Dementia Tops Cancer and Heart Disease
in Cost
By Marilynn Marchione, Associated Press
Cancer and heart disease are bigger killers, but Alzheimer's
is the most expensive malady in the U.S., costing families and society $157
billion to $215 billion a year, according to a new study that looked at this in
unprecedented detail. The biggest cost of Alzheimer's and other types of
dementia isn't drugs or other medical treatments, but the care that's needed
just to get mentally impaired people through daily life, the nonprofit RAND
Corp.'s study found.
It also gives what experts say is the most reliable estimate
for how many Americans have dementia — around 4.1 million. That's less than the
widely cited 5.2 million estimate from the Alzheimer's Association, which comes
from a study that included people with less severe impairment.
"The bottom line here is the same: Dementia is among
the most costly diseases to society, and we need to address this if we're going
to come to terms with the cost to the Medicare and Medicaid system," said
Matthew Baumgart, senior director of public policy at the Alzheimer's
Association.
Dementia's direct costs, from medicines to nursing homes,
are $109 billion a year in 2010 dollars, the new RAND report found. That
compares to $102 billion for heart disease and $77 billion for cancer. Informal
care by family members and others pushes dementia's total even higher,
depending on how that care and lost wages are valued.
"The informal care costs are substantially higher for
dementia than for cancer or heart conditions," said Michael Hurd, a RAND
economist who led the study. It was sponsored by the government's National
Institute on Aging and will be published in Thursday's New England Journal of
Medicine.
Alzheimer's is the most common form of dementia and the
sixth leading cause of death in the United States. Dementia also can result
from a stroke or other diseases. It is rapidly growing in prevalence as the
population ages. Current treatments only temporarily ease symptoms and don't
slow the disease. Patients live four to eight years on average after an
Alzheimer's diagnosis, but some live 20 years. By age 80, about 75 percent of
people with Alzheimer's will be in a nursing home compared with only 4 percent
of the general population, the Alzheimer's group says.

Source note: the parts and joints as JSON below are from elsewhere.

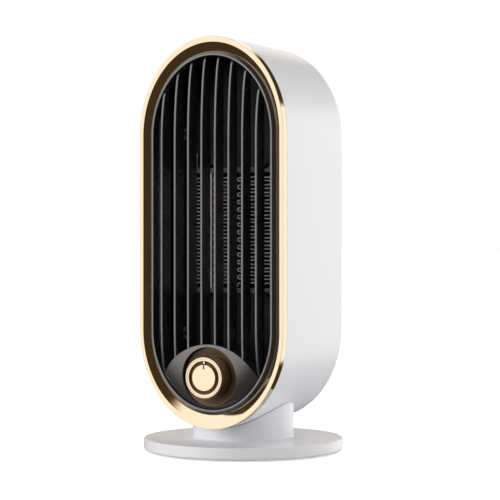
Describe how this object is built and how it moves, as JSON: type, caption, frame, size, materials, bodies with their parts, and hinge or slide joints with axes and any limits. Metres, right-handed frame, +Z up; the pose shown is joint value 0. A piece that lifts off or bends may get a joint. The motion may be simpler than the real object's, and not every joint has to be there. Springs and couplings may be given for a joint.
{
  "type": "ceramic space heater",
  "caption": "Small upright fan heater with a pill-shaped housing, a slatted front grille over a finned heating element, a rotary knob, and a round pedestal.",
  "frame": {"origin": "on the floor, under the middle of the round pedestal", "axes": "+Z up, the grille faces -Y, +X to the viewer's right when facing the grille"},
  "size_m": [0.122, 0.122, 0.25],
  "materials": {
    "white_plastic": "smooth moulded white ABS, soft gloss",
    "gold_plating": "warm gold plating on plastic, mirror-like",
    "black_plastic": "black moulded plastic, satin gloss",
    "duct_plastic": "dark grey heat-resistant moulding",
    "cap_plastic": "pale grey heat-resistant moulding",
    "aluminium": "bare extruded aluminium",
    "fin_aluminium": "thin folded aluminium sheet",
    "ceramic": "dark fired PTC ceramic",
    "steel": "plated steel",
    "screw_steel": "zinc-plated screws",
    "magnet": "ferrite magnet",
    "bronze": "sintered bronze",
    "copper_winding": "lacquered copper winding on a steel core",
    "circuit_board": "green glass-epoxy board",
    "rubber": "soft dark rubber"
  },
  "bodies": {
    "housing": {"air_duct": "duct_plastic", "base_cover": "white_plastic", "cord_gland": "rubber", "front_bezel": "gold_plating", "front_grille": "black_plastic", "front_shell": "white_plastic", "heater_cap_bottom": "cap_plastic", "heater_cap_top": "cap_plastic", "heater_fin_1": "fin_aluminium", "heater_fin_2": "fin_aluminium", "heater_fin_3": "fin_aluminium", "heater_fin_4": "fin_aluminium", "heater_rail_1": "aluminium", "heater_rail_2": "aluminium", "heater_terminal_1": "steel", "heater_terminal_2": "steel", "heater_tube_1": "aluminium", "heater_tube_2": "aluminium", "heater_tube_3": "aluminium", "housing_screw_1": "screw_steel", "housing_screw_2": "screw_steel", "housing_screw_3": "screw_steel", "housing_screw_4": "screw_steel", "knob_dish": "gold_plating", "motor_bushing_front": "bronze", "motor_bushing_rear": "bronze", "motor_can": "steel", "motor_end_cap": "black_plastic", "motor_magnets": "magnet", "motor_mount": "duct_plastic", "motor_screw_1": "screw_steel", "motor_screw_2": "screw_steel", "mount_screw_1": "screw_steel", "mount_screw_2": "screw_steel", "mount_screw_3": "screw_steel", "pedestal": "white_plastic", "pedestal_screw_1": "screw_steel", "pedestal_screw_2": "screw_steel", "power_board": "circuit_board", "ptc_stones_1": "ceramic", "ptc_stones_2": "ceramic", "ptc_stones_3": "ceramic", "rear_shell": "white_plastic", "rotary_switch": "black_plastic", "rubber_foot_1": "rubber", "rubber_foot_2": "rubber", "rubber_foot_3": "rubber", "rubber_foot_4": "rubber", "switch_screw_1": "screw_steel", "switch_screw_2": "screw_steel", "terminal_block": "cap_plastic", "thermal_cutout": "black_plastic", "thermal_fuse": "steel", "tilt_switch": "cap_plastic"},
    "knob": {"control_knob": "gold_plating", "switch_shaft": "steel"},
    "fan": {"impeller": "black_plastic", "motor_shaft": "steel", "motor_armature": "copper_winding"}
  },
  "joints": [
    {"name": "knob_turn", "type": "hinge", "parent": "housing", "child": "knob", "pos_m": [0, -0.045, 0.048], "axis": [0, 1, 0], "range_deg": [0, 270]},
    {"name": "fan_spin", "type": "hinge", "parent": "housing", "child": "fan", "pos_m": [0, 0.008, 0.1352], "axis": [0, 1, 0], "continuous": true}
  ]
}
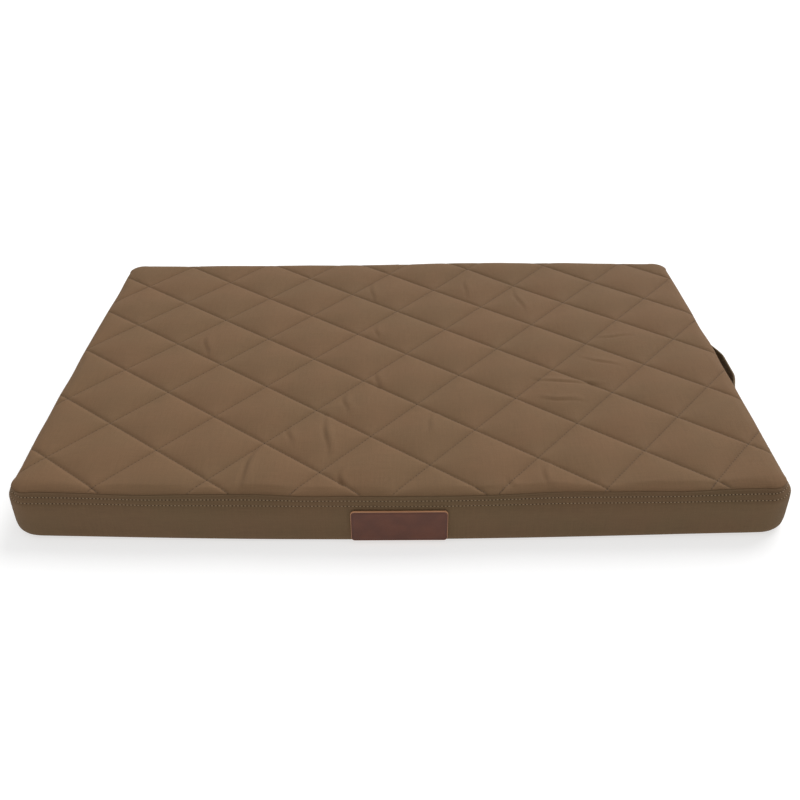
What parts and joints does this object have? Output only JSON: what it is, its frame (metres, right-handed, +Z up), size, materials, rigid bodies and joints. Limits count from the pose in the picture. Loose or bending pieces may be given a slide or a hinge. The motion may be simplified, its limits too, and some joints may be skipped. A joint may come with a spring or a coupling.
{
  "type": "pet cushion bed",
  "caption": "Flat rectangular foam bed for a dog in a canvas cover with a diamond-quilted top, plain side band, leather label, side carry strap and a zip along the back.",
  "frame": {"origin": "middle of the base, where the bed lies on the floor", "axes": "+Z up; +X to the right along the bed's width; the front side, with the label, faces -Y"},
  "size_m": [1.0292, 0.7037, 0.08],
  "materials": {
    "top_canvas": "matte",
    "band_canvas": "matte",
    "base_canvas": "matte",
    "batting": "matte",
    "liner_cloth": "matte",
    "comfort_foam": "matte",
    "support_foam": "matte",
    "label_leather": "satin",
    "strap_canvas": "matte",
    "zip_tape": "matte",
    "zip_coil": "satin",
    "zip_metal": "satin"
  },
  "bodies": {
    "bed": {"support_foam": "support_foam", "comfort_foam": "comfort_foam", "liner_tray": "liner_cloth", "liner_lid": "liner_cloth", "quilt_face": "top_canvas", "quilt_batting": "batting", "quilt_backing": "batting", "side_band": "band_canvas", "back_band_upper": "band_canvas", "back_band_lower": "band_canvas", "base_panel": "base_canvas", "zip_tape_upper": "zip_tape", "zip_tape_lower": "zip_tape", "zip_coil_upper": "zip_coil", "zip_coil_lower": "zip_coil", "zip_stop_left": "zip_metal", "zip_stop_right": "zip_metal", "zip_end_tab_left": "band_canvas", "zip_end_tab_right": "band_canvas", "leather_label": "label_leather", "handle_end_front": "strap_canvas", "handle_end_rear": "strap_canvas", "handle_patch_front": "band_canvas", "handle_patch_rear": "band_canvas"},
    "slider": {"zip_slider": "zip_metal"},
    "pull": {"zip_pull": "zip_metal"},
    "strap": {"handle_strap": "strap_canvas"}
  },
  "joints": [
    {"name": "zip_slide", "type": "slide", "parent": "bed", "child": "slider", "axis": [-1, 0, 0], "range_m": [0, 0.817]},
    {"name": "zip_pull_hinge", "type": "hinge", "parent": "slider", "child": "pull", "pos_m": [0.4086, 0.3508, 0.038], "axis": [0, 0, -1], "range_deg": [0, 170]},
    {"name": "strap_swing", "type": "hinge", "parent": "bed", "child": "strap", "pos_m": [0.5088, 0, 0.041], "axis": [0, 1, 0], "range_deg": [-25, 25], "stiffness_Nm_per_rad": 0.05}
  ]
}
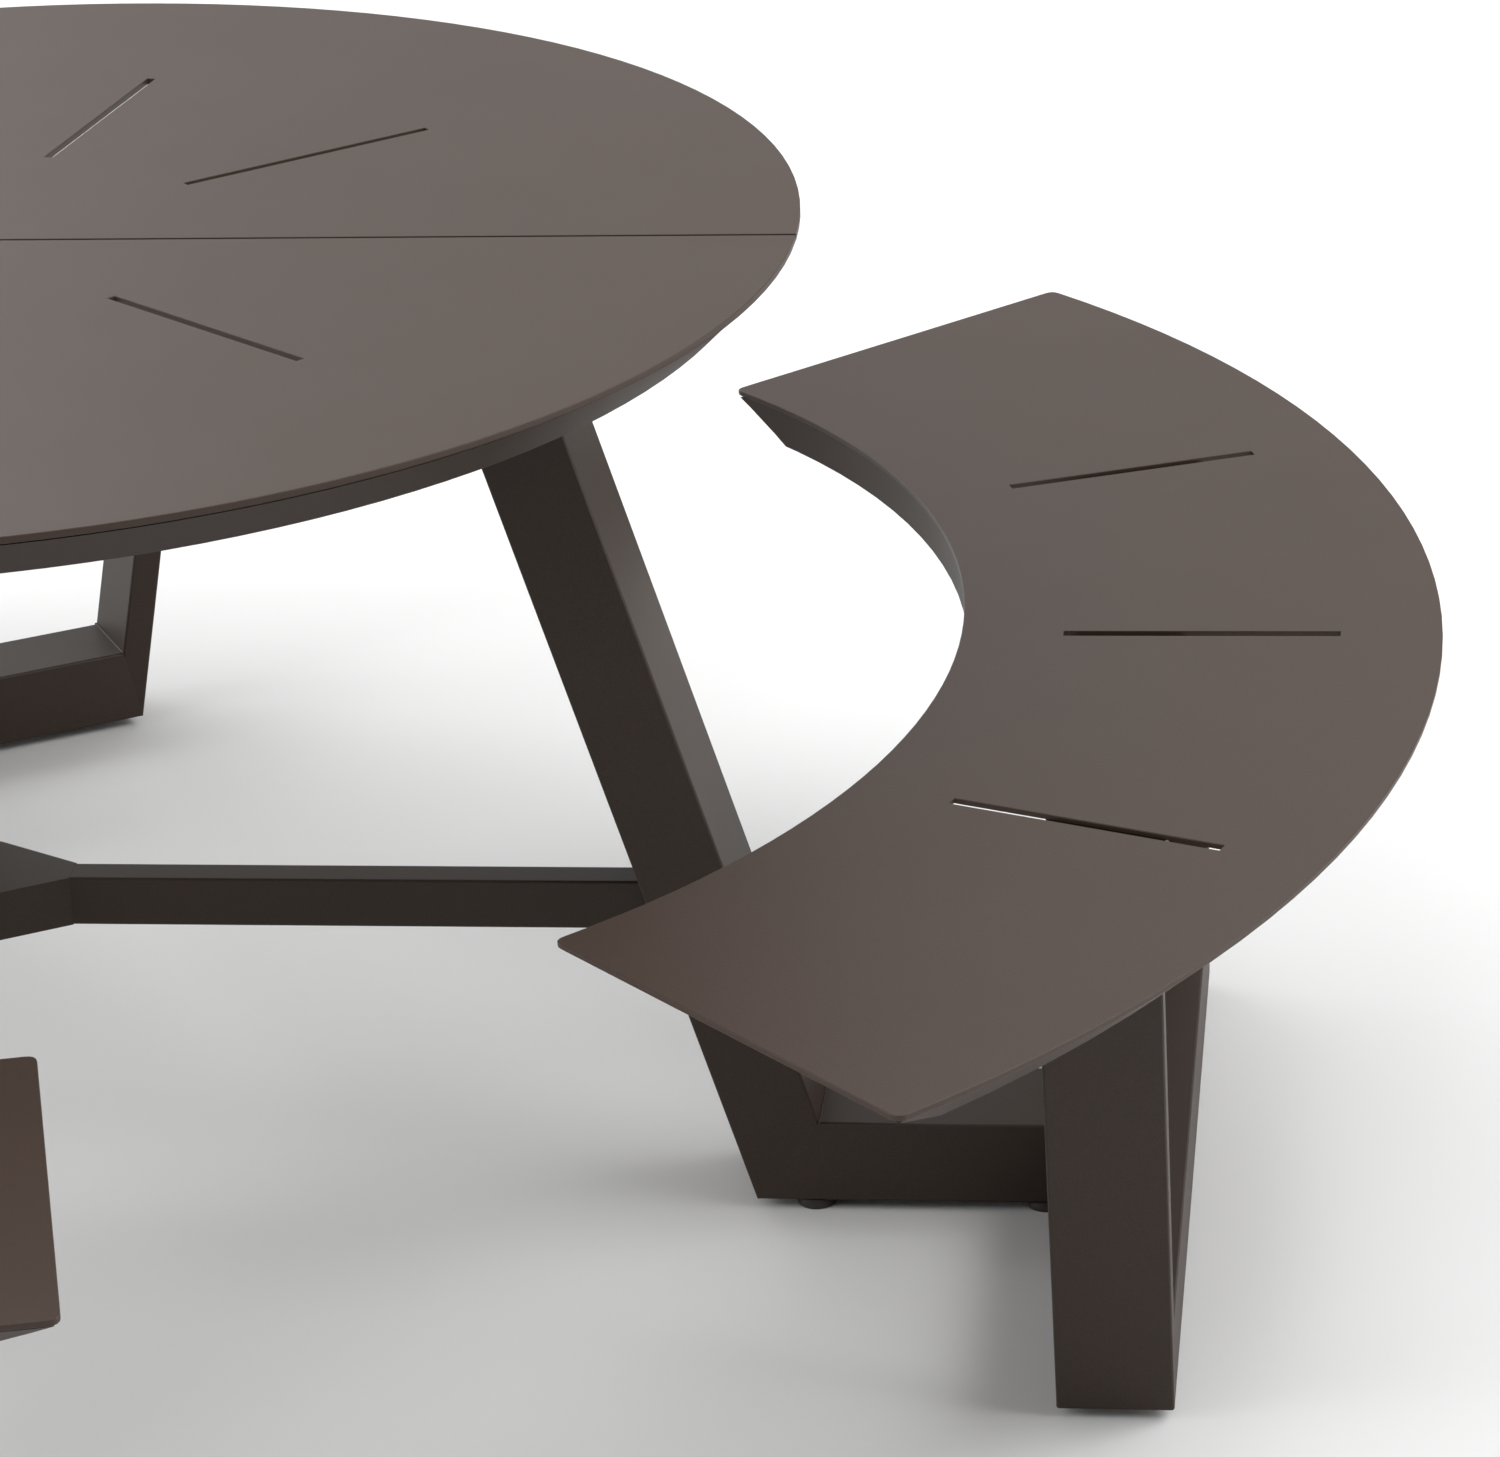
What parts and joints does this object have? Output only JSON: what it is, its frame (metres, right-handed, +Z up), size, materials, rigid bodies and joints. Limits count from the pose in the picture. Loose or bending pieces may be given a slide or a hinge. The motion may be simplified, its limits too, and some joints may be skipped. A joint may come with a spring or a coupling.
{
  "type": "picnic table",
  "caption": "Round picnic table with curved seats on one joined steel frame: leaning legs, foot beams, seat frames and struts to a central hub, all powder-coated.",
  "frame": {"origin": "on the ground, under the middle of the bounding box; the table's vertical axis passes 17 mm from it, towards -X", "axes": "+Z up; +X along the arm of seat 0, away from the table's axis; +Y towards seat 1"},
  "size_m": [2.0826, 2.116, 0.74],
  "materials": {
    "top_coating": "fine-textured matt powder coat, grey-brown",
    "seat_coating": "fine-textured matt powder coat, grey-brown",
    "frame_coating": "fine-textured matt powder coat, dark grey-brown",
    "glide_rubber": "matt moulded rubber",
    "fastener_steel": "zinc-plated"
  },
  "bodies": {
    "root": {"centre_disc": "frame_coating", "crossbeam_0": "frame_coating", "crossbeam_1": "frame_coating", "crossbeam_2": "frame_coating", "foot_beam_0": "frame_coating", "foot_beam_1": "frame_coating", "foot_beam_2": "frame_coating", "glide_end_left_0": "glide_rubber", "glide_end_left_1": "glide_rubber", "glide_end_left_2": "glide_rubber", "glide_end_right_0": "glide_rubber", "glide_end_right_1": "glide_rubber", "glide_end_right_2": "glide_rubber", "glide_inner_left_0": "glide_rubber", "glide_inner_left_1": "glide_rubber", "glide_inner_left_2": "glide_rubber", "glide_inner_right_0": "glide_rubber", "glide_inner_right_1": "glide_rubber", "glide_inner_right_2": "glide_rubber", "glide_outer_left_0": "glide_rubber", "glide_outer_left_1": "glide_rubber", "glide_outer_left_2": "glide_rubber", "glide_outer_right_0": "glide_rubber", "glide_outer_right_1": "glide_rubber", "glide_outer_right_2": "glide_rubber", "hub": "frame_coating", "leg_bracket_0": "frame_coating", "leg_bracket_1": "frame_coating", "leg_bracket_2": "frame_coating", "seat_leg_left_0": "frame_coating", "seat_leg_left_1": "frame_coating", "seat_leg_left_2": "frame_coating", "seat_leg_right_0": "frame_coating", "seat_leg_right_1": "frame_coating", "seat_leg_right_2": "frame_coating", "seat_plate_0": "seat_coating", "seat_plate_1": "seat_coating", "seat_plate_2": "seat_coating", "seat_rail_0": "frame_coating", "seat_rail_1": "frame_coating", "seat_rail_2": "frame_coating", "seat_skirt_0": "frame_coating", "seat_skirt_1": "frame_coating", "seat_skirt_2": "frame_coating", "strut_0": "frame_coating", "strut_1": "frame_coating", "strut_2": "frame_coating", "table_leg_0": "frame_coating", "table_leg_1": "frame_coating", "table_leg_2": "frame_coating", "table_skirt_0": "frame_coating", "table_skirt_1": "frame_coating", "table_skirt_2": "frame_coating", "tabletop_sector_0": "top_coating", "tabletop_sector_1": "top_coating", "tabletop_sector_2": "top_coating", "tip_screw_0": "fastener_steel", "tip_screw_1": "fastener_steel", "tip_screw_2": "fastener_steel"}
  },
  "joints": []
}
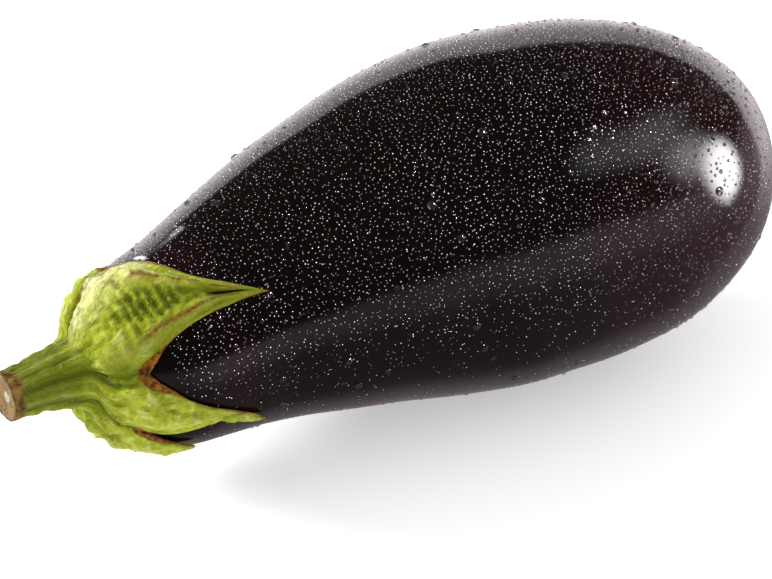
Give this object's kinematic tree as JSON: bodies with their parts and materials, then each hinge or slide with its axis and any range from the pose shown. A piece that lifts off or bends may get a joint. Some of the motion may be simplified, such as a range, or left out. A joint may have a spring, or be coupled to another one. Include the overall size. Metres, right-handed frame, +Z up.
{
  "type": "eggplant",
  "caption": "Glossy dark purple globe eggplant lying on its side, with a lobed green calyx and a short ridged cut stem.",
  "frame": {"origin": "centre of the bounding box at its bottom, on the table under the fruit", "axes": "+X from the stem to the blossom end, +Z up, -Y towards the side the fruit bows to"},
  "size_m": [0.2098, 0.0882, 0.0875],
  "materials": {
    "fruit_skin": "waxy glossy skin, near black purple",
    "calyx_green": "matt wrinkled leaf green with rust brown edges",
    "stem_green": "matt ridged green stalk with a dry brown cut end"
  },
  "bodies": {
    "root": {"fruit": "fruit_skin", "calyx": "calyx_green", "stem": "stem_green"}
  },
  "joints": []
}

"Most people have understood the enormous toll in terms
of human suffering and cost," but the new comparisons to heart disease and
cancer may surprise some, said Dr. Richard Hodes, director of the Institute on
Aging. "Alzheimer's disease has a burden that exceeds many of these other
illnesses," especially because of how long people live with it and need
care, he said.
For the new study, researchers started with about 11,000
people in a long-running government health survey of a nationally representative
sample of the population. They gave 856 of these people extensive tests to
determine how many had dementia, and projected that to the larger group to determine
a prevalence rate — nearly 15 percent of people over age 70.
Using Medicare and other records, they tallied the cost of
purchased care — nursing homes, medicines, other treatments — including
out-of-pocket expenses for dementia in 2010. Next, they subtracted spending for
other health conditions such as high blood pressure, diabetes or depression so
they could isolate the true cost of dementia alone.
"This is an important difference" from other
studies that could not determine how much health care cost was attributable
just to dementia, said Dr. Kenneth Langa, a University of Michigan researcher
who helped lead the work. Even with that adjustment, dementia topped heart
disease and cancer in cost, according to data on spending for those conditions
from the federal Agency for Healthcare Research and Quality.
Finally, researchers factored in unpaid care using two
different ways to estimate its value — foregone wages for caregivers and what
the care would have cost if bought from a provider such as a home health aide.
That gave a total annual cost of $41,000 to $56,000 per year for each dementia
case, depending on which valuation method was used.
"They did a very careful job," and the new
estimate that dementia affects about 4.1 million Americans seems the most solidly
based than any before, Hodes said. The government doesn't have an official estimate
but more recently has been saying "up to 5 million" cases, he said.
The most worrisome part of the report is the trend it
portends, with an aging population and fewer younger people "able to take
on the informal caregiving role," Hodes said. "The best hope to
change this apparent future is to find a way to intervene" and prevent
Alzheimer's or change its course once it develops, he said.